The more I keep getting denied for a loan, the more I keep getting fed up with my life. My dream of attending school overseas is swiftly dwindling and now I must figure out alternatives to continue to make my career work. Student aid is denying me on all fronts, so going to college in the United States won’t make a bit of difference. Instead I will have to pay for training out of pocket and continue to work low paying gigs in order to support myself. I guess it makes no difference, I would have had to take a low paying job in Ireland anyway to stay afloat. However, I really wanted to move away from my family and Delaware; to move to a city that supports the arts.

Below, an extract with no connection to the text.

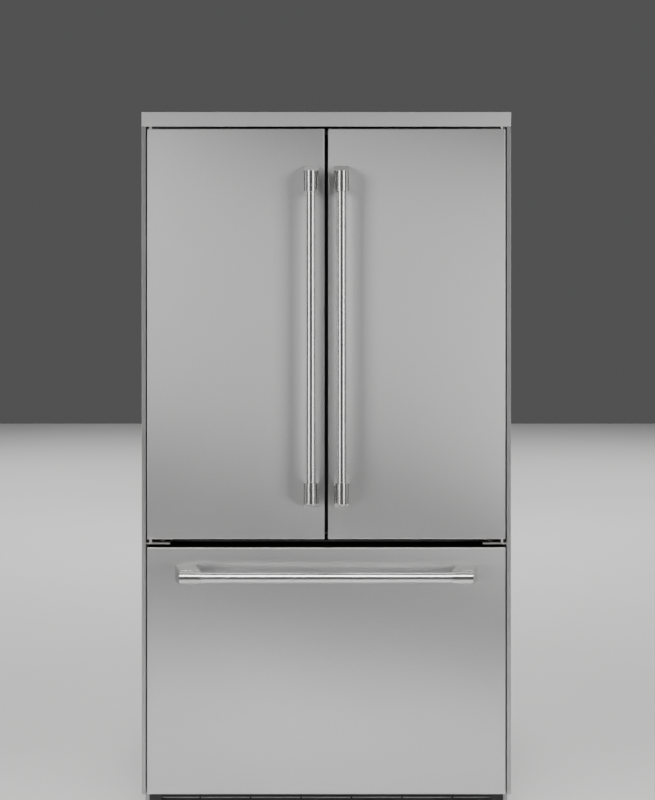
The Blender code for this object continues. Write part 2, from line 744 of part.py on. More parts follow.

But all is not lost, I could go back to training where I started up in NYC at Studio 4 or stay in the Philly area and go back to Playhouse West Philadelphia. I’m still going to make a goal to move out of my family’s home. Staying in Delaware while working on an acting career has become cumbersome in traveling, opportunities, and expenses. Plus like I said the environment has become toxic (even though I love them) which is also dragging me down.
So I put myself out there to see if there are any opportunities that could make me union eligible and provide more paying opportunities along with more opportunities to have speaking parts. I’m probably going to have to make a customized reel and seek an agent as well. I have to keep going or I will be trapped in a void forever.
And my dad is in his 3rd visit to the hospital. There is so much to be done from now until I leave for school and I’m worried about his health. My sincerest hope is that he heals well and everything comes together for my move so I can finally get some semblance of peace.
Yesterday was my last working shift at Firefly. I bumped into the HR woman in charge of hiring me. I gave her my thanks as she was super helpful in giving me the information I needed not only for the bartending gig, but for the stage crew gig as well. I gave her the whole rundown of the events that happened: getting hired for brew crew, not getting called by the stage crew people until the day of the festival when I already committed to the other job, the stress of having to turn down the crew job I wanted for the job I committed to first. She was very sweet and gave me this word of advice “No worries dear. Sometimes you have to go to the dance with the boy who asked you first. It was just meant to work out like that.” Mind-blowing and she was right. I’m now going to use that advice with whatever I do from now on. Maybe I’m not actually the Goddess of Poor Timing.